**Recorded data**
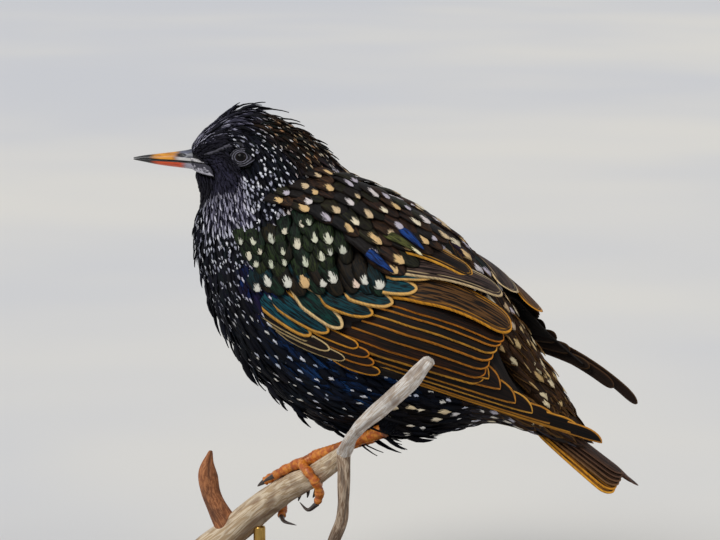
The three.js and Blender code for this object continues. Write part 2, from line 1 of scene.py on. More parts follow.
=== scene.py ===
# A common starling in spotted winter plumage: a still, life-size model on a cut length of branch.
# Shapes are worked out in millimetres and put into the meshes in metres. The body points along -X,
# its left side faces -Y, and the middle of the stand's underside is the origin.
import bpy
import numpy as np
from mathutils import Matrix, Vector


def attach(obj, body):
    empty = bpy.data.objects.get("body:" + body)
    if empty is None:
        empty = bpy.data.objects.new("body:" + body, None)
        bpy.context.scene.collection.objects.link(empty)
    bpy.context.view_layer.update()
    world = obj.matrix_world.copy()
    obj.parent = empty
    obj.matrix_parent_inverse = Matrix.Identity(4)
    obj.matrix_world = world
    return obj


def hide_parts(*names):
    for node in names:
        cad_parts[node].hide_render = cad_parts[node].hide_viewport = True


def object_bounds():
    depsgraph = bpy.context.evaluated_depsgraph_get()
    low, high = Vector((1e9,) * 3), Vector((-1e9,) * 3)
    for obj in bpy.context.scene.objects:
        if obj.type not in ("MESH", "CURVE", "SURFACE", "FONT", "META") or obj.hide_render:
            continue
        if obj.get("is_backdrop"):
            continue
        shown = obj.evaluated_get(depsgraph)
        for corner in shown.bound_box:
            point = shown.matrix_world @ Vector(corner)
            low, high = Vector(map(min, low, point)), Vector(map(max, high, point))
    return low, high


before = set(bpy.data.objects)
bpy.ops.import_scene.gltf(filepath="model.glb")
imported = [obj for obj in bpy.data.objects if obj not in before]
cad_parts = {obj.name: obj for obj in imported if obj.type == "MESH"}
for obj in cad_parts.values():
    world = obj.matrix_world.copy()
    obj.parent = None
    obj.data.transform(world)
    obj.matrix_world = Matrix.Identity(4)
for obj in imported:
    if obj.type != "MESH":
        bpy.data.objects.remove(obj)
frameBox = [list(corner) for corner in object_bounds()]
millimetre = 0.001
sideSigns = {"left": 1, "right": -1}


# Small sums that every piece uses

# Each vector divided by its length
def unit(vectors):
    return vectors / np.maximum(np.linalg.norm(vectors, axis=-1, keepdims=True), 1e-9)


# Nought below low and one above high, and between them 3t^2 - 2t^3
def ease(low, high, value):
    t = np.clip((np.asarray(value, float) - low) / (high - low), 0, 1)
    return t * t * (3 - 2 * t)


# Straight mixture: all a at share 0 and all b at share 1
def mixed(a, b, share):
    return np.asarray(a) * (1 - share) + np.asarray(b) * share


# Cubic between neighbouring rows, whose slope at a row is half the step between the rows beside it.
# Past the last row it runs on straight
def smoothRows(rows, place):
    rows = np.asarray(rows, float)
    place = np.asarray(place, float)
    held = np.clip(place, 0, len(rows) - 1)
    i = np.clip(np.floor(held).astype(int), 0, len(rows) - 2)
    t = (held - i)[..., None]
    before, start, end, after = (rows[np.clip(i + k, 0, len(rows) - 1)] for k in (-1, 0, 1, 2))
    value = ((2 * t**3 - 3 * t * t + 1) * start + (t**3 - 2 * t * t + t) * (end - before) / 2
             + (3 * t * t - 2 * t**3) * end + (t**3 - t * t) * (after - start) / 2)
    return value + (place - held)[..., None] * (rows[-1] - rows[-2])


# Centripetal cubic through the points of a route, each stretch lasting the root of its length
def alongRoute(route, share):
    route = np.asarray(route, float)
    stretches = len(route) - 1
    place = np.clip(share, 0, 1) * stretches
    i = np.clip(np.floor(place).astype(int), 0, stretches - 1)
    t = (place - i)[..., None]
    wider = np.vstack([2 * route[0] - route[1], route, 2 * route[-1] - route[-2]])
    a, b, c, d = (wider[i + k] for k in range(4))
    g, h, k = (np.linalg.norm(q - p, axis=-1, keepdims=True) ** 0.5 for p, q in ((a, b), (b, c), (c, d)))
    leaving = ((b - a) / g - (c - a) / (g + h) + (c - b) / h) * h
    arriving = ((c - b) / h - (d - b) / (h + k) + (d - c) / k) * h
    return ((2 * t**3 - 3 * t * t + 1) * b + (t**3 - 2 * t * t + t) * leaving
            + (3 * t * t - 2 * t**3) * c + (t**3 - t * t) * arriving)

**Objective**
Find how many lines of the listing include the string "before" and give that number, nothing else.

**Response for this exercise**
4